In September, 2020, the research paper entitled “A spatiotemporal approach for traffic data imputation with complicated missing patterns” was accepted by Transportation Research Part C: Emerging Technologies.
• A hybrid spatiotemporal approach for traffic missing data imputation.
• Tackling multiple missing patterns, including randomly, clustered non-completely and clustered completely missing.
• Extensive numerical tests with real-world dataset.
• Applicable even when the missing rate approaches 90%.

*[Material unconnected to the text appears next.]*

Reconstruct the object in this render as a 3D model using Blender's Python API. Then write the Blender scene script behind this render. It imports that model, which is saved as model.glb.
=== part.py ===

With the advent of intelligent transportation systems (ITS), spatiotemporal traffic data has gained growing importance in real-time monitoring, prediction, and control of traffic. However, in practical implementations, data collection devices are often faced with malfunctions caused by various unpredictable disruptions, thereby resulting in the so-called “missing value problems.” In realistic cases, the disruptions to the data collection devices are often associated with some key events (e.g., power cut and natural disasters), in addition, along with other disruptions the missing value problem could be in a complicated manner with both randomly and completely missing patterns. To perform the imputation task with such complicated missing patterns, we propose a hybrid spatiotemporal method which utilizes the time series properties by “prophet” model and captures the spatial residuals information by iterative random forest model. The spatiotemporal method first applies the temporal part to fill the missing value and then adopts the spatial part to acquire the residual component of the missing values. The results of the two components are integrated into the final imputations. Based on the PeMS freeway dataset (PeMS, 2019) and an urban road dataset under extensive artificially designed scenarios like randomly, clustered non-completely and completely missing patterns, we test our proposed approach with some existing techniques such as K-Nearest Neighbor (KNN), Seasonal-Trend decomposition using Loess (STL), Bayesian tensor decomposition, Denoising AutoEncoder (DAE). The test results indicate that the hybrid method achieves the best imputation quality for most missing patterns, particularly for those with completely or hybrid missing patterns. Furthermore, the hybrid model still performs well under extreme missing rates as high as 0.9, which validates the robustness of the model in extreme situations.